The resultant of the work of all forces is zero, and the sum of all forces too, but the work of the individual forces is not (except the normal force, its work is always zero). What I said was answer to your question about the driving force. It exactly balances the other forces, gravity and normal force. See picture: the red arrow is the "driving force", F, G is gravity (blue) and N is the normal force (green). When the applied force is parallel to the slope, its magnitude is F_p=Gsin(φ). If the applied force is horizontal, F_h=Gtan(φ). The work is displacement times force times the cosine of the enclosed angle. For the parallel force, the enclosed angle is zero: W=Fd=Gsin(φ)d. The horizontal force encloses φ angle with the slope, so its work is W=Fdcos(φ)=(Gtan(φ))dcos(φ)=Gsin(φ)d: they are equal (120J) and just opposite to the work of gravity -Gsin(φ)d.

ehild

Oh ok, i see now.
Thanks for the help ehild!

Yeah, well, it's not only true that:

Work = force in the direction of the displacement × displacement.​

It is also true that:

Work = force × displacement in the direction of the force.​

This is the same thing.


Edit: The force of gravity does negative work.
The force exerted by the person does the same but positive work.
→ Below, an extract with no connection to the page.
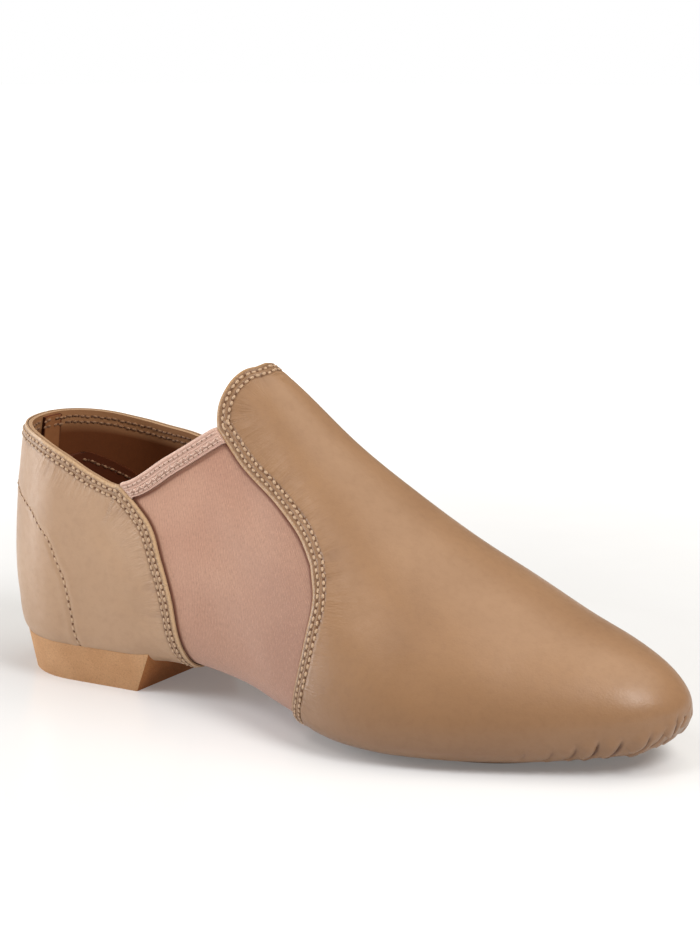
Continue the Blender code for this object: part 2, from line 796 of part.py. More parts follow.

Yeah, ehild explained in his previous post.
Thanks!

F=60/cos(37)=75 N, not 100.

ehild

I am sorry.

 

[sankalpmittal]

Oh ok, i see now.
Thanks for the help ehild!
Yeah, ehild explained in his previous post.
Thanks!
I am sorry.

These questions can be done much easily if you draw the diagrams of the force acting on a block correctly. Your geometry should be correct and you must resolve the correct components of the force. In this straightforward question it is easily stated that first tell the force in the horizontal direction which is horizontal component of force. Using Pythagoras theorem you can then find the force parallel to the incline OR just divide your answer to previous part by cosθ. The slope of the two components can be determined by tanθ.

 

[netgypsy]

The drawings are critical for problems of this type. If they are done correctly you will almost always get them right.